There are also two practice success factors:
1. “Establishing and maintaining an effective organization-wide approach to service design”
2. “Ensuring that services are fit for purpose and fit for use throughout their lifecycle”.
How the Service Design Practice is Reliant on Other ITIL Practices
Hopefully, the need for the service design practice to work with other ITSM disciplines is evident from the above. In addition to those already called out, service design activities might also need assistance from:
· Architecture management – defining architecture patterns, principles, and debt tolerance
· Business analysis – defining requirements
· Relationship management – demand management
· Information security management – defining security controls and compliance needs
· Service validation and testing – defining service acceptance criteria
· Monitoring and event management – defining monitoring patterns and event categorization
· Service desk – end-user feedback gathering
· Supplier management – supplier strategy, default contracts, and vendor measures.
The ITIL 4 Service Design Processes
In elevating what were processes in ITIL v3/2011 to practices, ITIL 4 now has multiple processes for each practice.
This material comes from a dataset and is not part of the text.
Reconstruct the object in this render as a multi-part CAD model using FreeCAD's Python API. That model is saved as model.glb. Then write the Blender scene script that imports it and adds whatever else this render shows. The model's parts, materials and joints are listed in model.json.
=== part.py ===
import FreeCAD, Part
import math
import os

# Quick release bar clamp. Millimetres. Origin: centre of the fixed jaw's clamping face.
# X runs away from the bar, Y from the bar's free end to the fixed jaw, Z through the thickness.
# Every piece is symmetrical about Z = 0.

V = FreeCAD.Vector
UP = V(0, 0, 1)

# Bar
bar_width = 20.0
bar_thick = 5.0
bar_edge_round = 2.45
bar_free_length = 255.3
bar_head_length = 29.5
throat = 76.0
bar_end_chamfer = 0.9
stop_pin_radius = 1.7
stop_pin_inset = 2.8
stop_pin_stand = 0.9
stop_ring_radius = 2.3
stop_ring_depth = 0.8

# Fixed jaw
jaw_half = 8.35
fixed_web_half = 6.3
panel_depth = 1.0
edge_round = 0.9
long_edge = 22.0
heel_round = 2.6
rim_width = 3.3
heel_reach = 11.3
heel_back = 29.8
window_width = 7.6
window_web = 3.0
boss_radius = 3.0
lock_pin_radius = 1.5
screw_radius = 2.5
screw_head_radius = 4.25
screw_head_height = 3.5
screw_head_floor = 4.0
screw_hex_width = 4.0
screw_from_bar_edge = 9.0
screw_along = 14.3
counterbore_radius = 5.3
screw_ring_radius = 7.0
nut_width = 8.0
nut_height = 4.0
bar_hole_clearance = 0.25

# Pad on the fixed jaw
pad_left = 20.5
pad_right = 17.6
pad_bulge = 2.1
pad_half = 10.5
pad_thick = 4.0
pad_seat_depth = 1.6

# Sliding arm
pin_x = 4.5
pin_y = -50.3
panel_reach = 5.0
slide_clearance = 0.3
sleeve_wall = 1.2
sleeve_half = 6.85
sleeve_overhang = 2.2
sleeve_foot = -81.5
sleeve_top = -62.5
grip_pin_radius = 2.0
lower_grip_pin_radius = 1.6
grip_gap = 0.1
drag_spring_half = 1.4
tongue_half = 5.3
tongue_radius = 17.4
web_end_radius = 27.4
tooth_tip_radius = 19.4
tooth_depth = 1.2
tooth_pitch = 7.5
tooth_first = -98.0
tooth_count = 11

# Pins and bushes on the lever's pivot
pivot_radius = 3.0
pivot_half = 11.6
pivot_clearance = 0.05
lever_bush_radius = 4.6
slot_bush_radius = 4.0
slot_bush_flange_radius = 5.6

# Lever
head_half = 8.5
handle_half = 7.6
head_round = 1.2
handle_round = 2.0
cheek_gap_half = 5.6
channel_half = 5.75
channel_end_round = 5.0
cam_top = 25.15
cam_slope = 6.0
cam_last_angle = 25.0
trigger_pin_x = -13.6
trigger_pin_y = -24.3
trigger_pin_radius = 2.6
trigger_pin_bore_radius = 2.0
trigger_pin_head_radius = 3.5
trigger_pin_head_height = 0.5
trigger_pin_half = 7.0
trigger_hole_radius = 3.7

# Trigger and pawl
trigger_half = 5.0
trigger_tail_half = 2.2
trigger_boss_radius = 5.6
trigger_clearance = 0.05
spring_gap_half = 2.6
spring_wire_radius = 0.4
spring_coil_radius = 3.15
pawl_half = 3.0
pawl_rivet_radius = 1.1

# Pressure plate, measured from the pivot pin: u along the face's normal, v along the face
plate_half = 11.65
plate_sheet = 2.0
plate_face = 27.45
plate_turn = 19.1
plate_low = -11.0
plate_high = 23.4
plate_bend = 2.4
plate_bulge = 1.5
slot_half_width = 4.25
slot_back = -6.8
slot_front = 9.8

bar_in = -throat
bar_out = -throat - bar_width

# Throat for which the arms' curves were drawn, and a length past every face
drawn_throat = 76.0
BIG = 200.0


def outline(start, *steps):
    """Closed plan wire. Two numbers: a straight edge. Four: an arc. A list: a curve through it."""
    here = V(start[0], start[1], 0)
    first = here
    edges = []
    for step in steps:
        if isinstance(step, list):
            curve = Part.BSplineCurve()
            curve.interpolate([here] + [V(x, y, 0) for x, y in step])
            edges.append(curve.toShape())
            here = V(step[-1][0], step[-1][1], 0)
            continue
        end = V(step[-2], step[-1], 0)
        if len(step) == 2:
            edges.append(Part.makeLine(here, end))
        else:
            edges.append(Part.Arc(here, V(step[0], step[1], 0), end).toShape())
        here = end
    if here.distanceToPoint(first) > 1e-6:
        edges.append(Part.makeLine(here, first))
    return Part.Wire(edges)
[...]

In the case of service design, the two processes are the following:
1. Service design planning process – this is “focused on the continual improvement of the service design practice, service design approaches and models, and development of plans for complex service design instances”. There are five activities: service/product environment and requirements analysis; service design approach review and development; service design model review and development; service design instance planning; and service design plan communication.
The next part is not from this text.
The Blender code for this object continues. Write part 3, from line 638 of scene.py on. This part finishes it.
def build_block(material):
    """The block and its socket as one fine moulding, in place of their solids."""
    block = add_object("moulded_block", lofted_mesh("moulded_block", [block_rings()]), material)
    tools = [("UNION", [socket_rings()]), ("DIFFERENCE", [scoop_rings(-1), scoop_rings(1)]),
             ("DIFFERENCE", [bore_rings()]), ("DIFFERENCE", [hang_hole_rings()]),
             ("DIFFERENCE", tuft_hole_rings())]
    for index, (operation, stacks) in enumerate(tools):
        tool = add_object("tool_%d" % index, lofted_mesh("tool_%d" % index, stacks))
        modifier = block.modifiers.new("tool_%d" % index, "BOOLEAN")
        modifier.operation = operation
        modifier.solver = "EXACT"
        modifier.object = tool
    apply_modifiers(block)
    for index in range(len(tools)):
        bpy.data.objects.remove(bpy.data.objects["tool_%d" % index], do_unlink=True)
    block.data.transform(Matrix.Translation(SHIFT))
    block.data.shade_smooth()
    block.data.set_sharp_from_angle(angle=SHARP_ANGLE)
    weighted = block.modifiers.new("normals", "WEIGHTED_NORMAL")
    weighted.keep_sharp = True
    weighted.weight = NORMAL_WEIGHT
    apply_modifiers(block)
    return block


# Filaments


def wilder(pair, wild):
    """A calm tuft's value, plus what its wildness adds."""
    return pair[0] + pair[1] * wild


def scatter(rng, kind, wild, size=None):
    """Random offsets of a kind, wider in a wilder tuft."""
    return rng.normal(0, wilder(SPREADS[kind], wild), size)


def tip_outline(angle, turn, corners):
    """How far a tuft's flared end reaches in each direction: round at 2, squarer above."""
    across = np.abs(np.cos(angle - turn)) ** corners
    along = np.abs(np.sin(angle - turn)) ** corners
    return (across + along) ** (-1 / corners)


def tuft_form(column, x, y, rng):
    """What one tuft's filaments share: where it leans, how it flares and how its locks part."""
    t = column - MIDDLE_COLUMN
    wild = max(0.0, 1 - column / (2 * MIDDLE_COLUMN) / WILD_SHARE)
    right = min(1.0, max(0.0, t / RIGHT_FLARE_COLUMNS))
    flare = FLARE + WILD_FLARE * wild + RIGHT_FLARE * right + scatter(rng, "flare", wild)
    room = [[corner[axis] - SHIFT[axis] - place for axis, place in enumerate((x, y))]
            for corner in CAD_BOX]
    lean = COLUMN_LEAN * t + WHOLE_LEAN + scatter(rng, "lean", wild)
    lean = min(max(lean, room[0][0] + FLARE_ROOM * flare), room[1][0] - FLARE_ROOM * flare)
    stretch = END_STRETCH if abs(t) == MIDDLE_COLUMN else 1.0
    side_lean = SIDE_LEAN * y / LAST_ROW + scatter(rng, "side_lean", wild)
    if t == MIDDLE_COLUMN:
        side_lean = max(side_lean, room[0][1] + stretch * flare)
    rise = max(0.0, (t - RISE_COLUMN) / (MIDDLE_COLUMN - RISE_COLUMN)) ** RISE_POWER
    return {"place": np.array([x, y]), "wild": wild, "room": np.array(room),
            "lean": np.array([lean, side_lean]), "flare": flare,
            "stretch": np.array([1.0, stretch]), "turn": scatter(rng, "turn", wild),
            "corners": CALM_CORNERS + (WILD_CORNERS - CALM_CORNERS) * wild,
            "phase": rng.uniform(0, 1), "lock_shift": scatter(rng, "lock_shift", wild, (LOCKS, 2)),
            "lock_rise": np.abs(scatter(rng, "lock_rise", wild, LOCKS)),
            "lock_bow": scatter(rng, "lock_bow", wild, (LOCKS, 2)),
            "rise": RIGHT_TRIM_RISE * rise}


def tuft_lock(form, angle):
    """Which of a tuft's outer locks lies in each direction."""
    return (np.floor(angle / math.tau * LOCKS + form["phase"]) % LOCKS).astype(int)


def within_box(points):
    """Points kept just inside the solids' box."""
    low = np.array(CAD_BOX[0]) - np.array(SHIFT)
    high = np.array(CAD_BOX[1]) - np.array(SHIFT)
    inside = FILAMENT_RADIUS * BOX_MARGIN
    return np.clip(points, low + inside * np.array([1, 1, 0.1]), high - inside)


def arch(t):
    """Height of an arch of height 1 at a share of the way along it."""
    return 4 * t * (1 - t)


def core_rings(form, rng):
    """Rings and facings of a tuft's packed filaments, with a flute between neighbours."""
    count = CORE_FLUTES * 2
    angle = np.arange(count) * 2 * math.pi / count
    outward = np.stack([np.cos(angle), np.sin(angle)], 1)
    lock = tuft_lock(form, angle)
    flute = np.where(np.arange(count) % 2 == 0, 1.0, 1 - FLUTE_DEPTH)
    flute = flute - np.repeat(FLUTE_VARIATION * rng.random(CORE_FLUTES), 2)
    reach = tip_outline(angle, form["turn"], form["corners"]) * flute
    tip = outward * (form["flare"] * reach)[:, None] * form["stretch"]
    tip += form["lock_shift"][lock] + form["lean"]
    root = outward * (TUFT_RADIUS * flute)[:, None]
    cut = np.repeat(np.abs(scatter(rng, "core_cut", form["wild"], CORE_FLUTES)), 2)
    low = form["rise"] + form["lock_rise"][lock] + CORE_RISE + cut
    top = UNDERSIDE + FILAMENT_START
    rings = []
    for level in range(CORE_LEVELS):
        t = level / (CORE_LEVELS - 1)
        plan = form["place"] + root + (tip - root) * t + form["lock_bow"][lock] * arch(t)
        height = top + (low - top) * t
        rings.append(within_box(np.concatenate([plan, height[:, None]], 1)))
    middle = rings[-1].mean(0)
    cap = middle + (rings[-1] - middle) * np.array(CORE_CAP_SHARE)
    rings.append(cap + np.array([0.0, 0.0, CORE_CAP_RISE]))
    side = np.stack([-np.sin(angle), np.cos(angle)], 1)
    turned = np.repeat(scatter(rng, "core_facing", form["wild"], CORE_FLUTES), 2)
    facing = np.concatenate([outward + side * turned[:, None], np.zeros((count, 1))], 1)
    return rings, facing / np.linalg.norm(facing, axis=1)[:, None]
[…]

2. Service design coordination process – this has four activities: identification of applicable design model or plan; planning design activities, resources, and capabilities; design execution; and service design review.
Business services vs. technical services
In the ITIL best practice guidance, there are two distinct service types: business services and technical services.
Business services are the IT services provided to other business functions or external customers. These services are visible to internal and external customers and should usually offer some form of measurable value to their customers. For example, managed desktop service, e-mail service, and order processing.
Technical services are the IT services that IT provides to support the business services or IT operations. They involve the technology, infrastructure, and applications required to deliver the value-adding business (IT) services. Typically, these services are not visible to the end customers and include backup and recovery, and storage. Although some technical services, such as self-service capabilities, are visible.
Both business and technical services are included in the corporate configuration management database (CMDB) linked with the configuration items (CIs) they use. However, only business services are made available to end-users in the service request catalogue, with this likely limited to the services an end-user is entitled to based on their role-based privileges.